Articles

Asthma: Steps in testing and diagnosis

Tests

Your doctor may use several tests to determine how well your lungs are working.

Spirometry

This is the main test doctors generally use to diagnose asthma in people 5 years or older.

To help determine how well your lungs are working (pulmonary function), you take a deep breath and forcefully breathe out (exhale) into a tube connected to a spirometer. This records both the amount (volume) of air you exhale and how quickly you exhale. If certain measurements are below normal for a person your age, it may indicate that asthma has narrowed your airways.

After taking lung test measurements, your doctor may ask you to inhale an asthma drug to open air passages and then do the test again. Showing significant improvement after taking the medication could mean you have asthma.

Challenge test

If your spirometer results are normal or near normal, your doctor might try to trigger asthma symptoms by having you inhale a substance that causes the airways to narrow in people with asthma, such as methacholine (meth-uh-KO-leen).

If you appear to have asthma triggered by exercise (exercise-induced asthma), you may be asked to do physical activity to see whether it triggers symptoms.

After either action, you'll retake the spirometry test. If your spirometry measurements remain normal, you probably don't have asthma. But if your measurements have fallen significantly, it's possible you do.

Lung tests in children

Doctors seldom do lung tests in children under age 5. Instead, diagnosis is generally based on a child's signs and symptoms, medical history, and physical examination. It can be especially difficult to diagnose asthma in young children because there are many conditions that cause asthma-like symptoms in this age group.

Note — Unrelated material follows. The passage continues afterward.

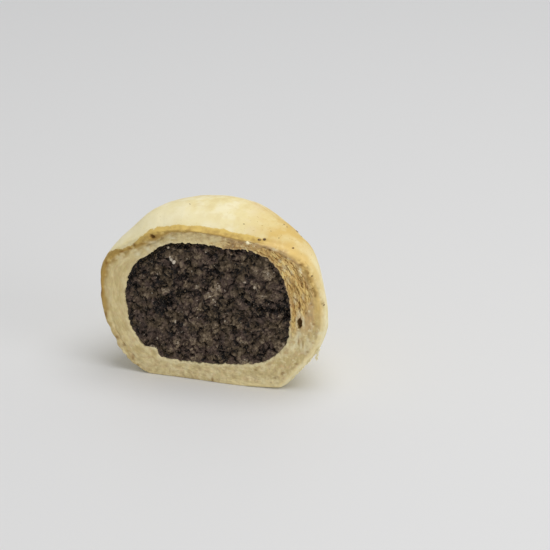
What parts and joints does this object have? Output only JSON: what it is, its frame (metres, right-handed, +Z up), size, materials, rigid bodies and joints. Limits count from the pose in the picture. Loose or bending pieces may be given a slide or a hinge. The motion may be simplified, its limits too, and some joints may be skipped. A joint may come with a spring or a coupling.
{
  "type": "half of a black sesame mooncake",
  "caption": "Round flaky pastry cake cut in half upright, showing a pale layered crust round a coarse black sesame filling.",
  "frame": {"origin": "on the floor under the middle of the cake's bounding box", "axes": "+Z up; the cut face looks along -Y; +X to the right along the cut when seen from the front"},
  "size_m": [0.0626, 0.0294, 0.048],
  "materials": {
    "pastry": "pale cream baked flaky pastry, matte, drier and darker on the cut",
    "sesame_paste": "coarse crumbly brown-black sesame paste, matte"
  },
  "bodies": {
    "root": {"crust": "pastry", "filling": "sesame_paste"}
  },
  "joints": []
}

If your child's doctor suspects asthma, the doctor may prescribe a bronchodilator — a drug that opens the airways. If your child's signs and symptoms improve after using the bronchodilator, your child may have asthma.

Exhaled nitric oxide test

You breathe into a tube connected to a machine that measures the amount of nitric oxide gas in your breath. Nitric oxide gas is produced by the body normally, but high levels in your breath can mean your airways are inflamed — a sign of asthma.